Engaging in the ‘multi-territorial site of the political’: Political practices of Latin American landless movements in the struggle for food sovereignty
DOI:
https://doi.org/10.12854/erde-2019-448Keywords:
Food sovereignty, political action, re-/territorialization, practice theory, peasant movements, transnational justiceAbstract
In both the global north and south the claim for food sovereignty (FS) has become a powerful antithesis to the globalized economy of food. Drawing on scientific debates around the spatial and political dimensions of FS, we will focus in this contribution on how this emerging claim materializes in practice and space. Therefore, we will analyze in an exemplary manner political practices of the Brazilian and Bolivian Landless Movements, which adopted the idea of FS as a guideline for their political action.
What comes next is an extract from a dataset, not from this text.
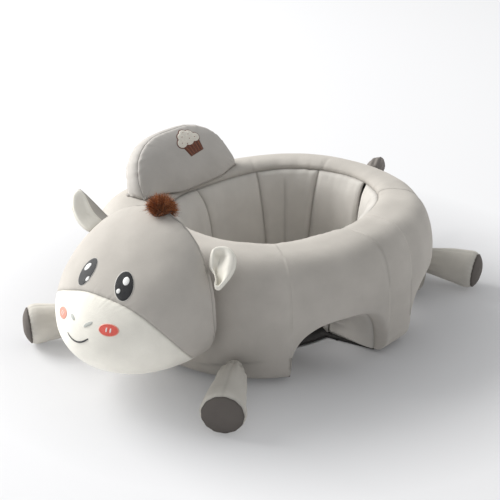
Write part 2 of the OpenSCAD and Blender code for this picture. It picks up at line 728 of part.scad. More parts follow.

Our results reveal that these groups do not only fight for FS in the form of ‘typical’ representational and overt political actions such as land occupations, the blocking of roads and manifestations. Rather, we will show that the Landless Movements also express their claims quite subtly, in surprising but yet very powerful ways through multifarious, spatially effective and meaningfully interconnected social practices, which reveal their political character only upon second glance. In order to conceptualize our observations and to recognize the political momentum of these practices, we draw on insights from social theory and political theory and identify three constitutive principles that enable us to make political practices in their ‘worldliness’ distinguishable and recognizable. Building on this conceptualization, we will further propose the approach of the ‘multi-territorial site of the political’ as an analytical tool to investigate the complex geographies of social movements, in particular but not exclusively, in the context of FS in Latin America.